The answers were quietly reassuring. Eighteen percent said they accomplished more than they’d expected, while another 44% said they’d done about as much as they thought they would. Taken together, a clear majority (62%) ended the year without regret—or at least without notable disappointment.
I found myself somewhere between those two camps.
For me, one of the defining experiences of 2025 was starting a new(ish) job at Daily Kos. I technically joined in December 2024, though it already feels much longer than that. In the span of a year, I got to work alongside an incredible team of writers and editors, cover my home state of Texas for a national audience, and co-launch this column, Survey Says, which started as an experiment and quickly became something I was excited to write every other week.

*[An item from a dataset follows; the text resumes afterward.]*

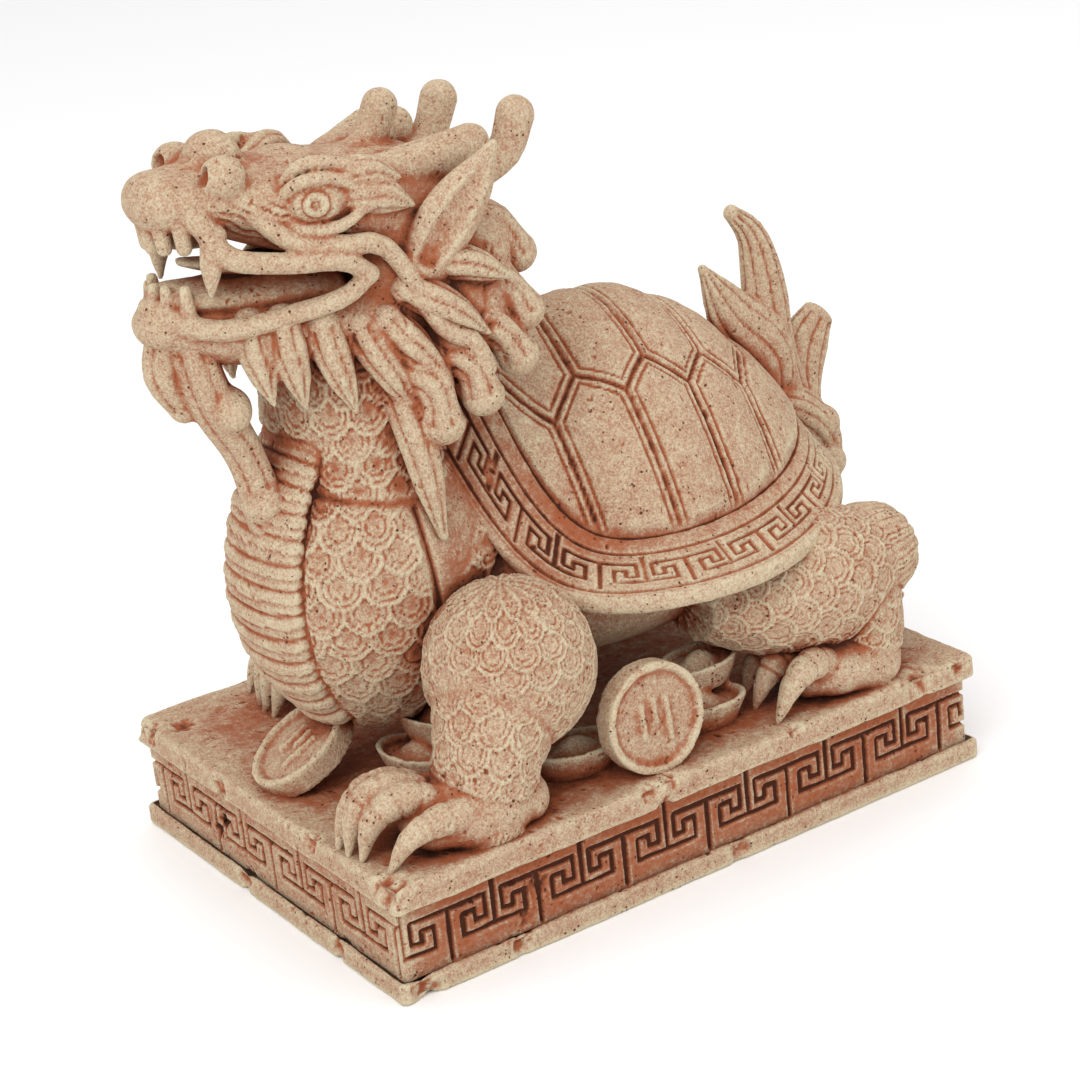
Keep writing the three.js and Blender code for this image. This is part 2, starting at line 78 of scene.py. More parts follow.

Covering politics for readers who care about the data and the stakes has been a rare privilege—and so has getting to know this community. That’s why this note is a bittersweet one.
This past week was my last at Daily Kos.
Right now, I can’t say too much about my next chapter, but I hope to share more soon on my socials (Bluesky and X). What I can say is that I’ll still be covering Texas, and I hope to keep building the kind of engaged readership that makes this place so special.
Survey Says is in great hands as Andrew takes over full-time, and I’m genuinely looking forward to reading it from the other side.
That said, I doubt I’ll disappear from here entirely. I’ll likely be back, quietly reading along and rooting for my friends/former colleagues.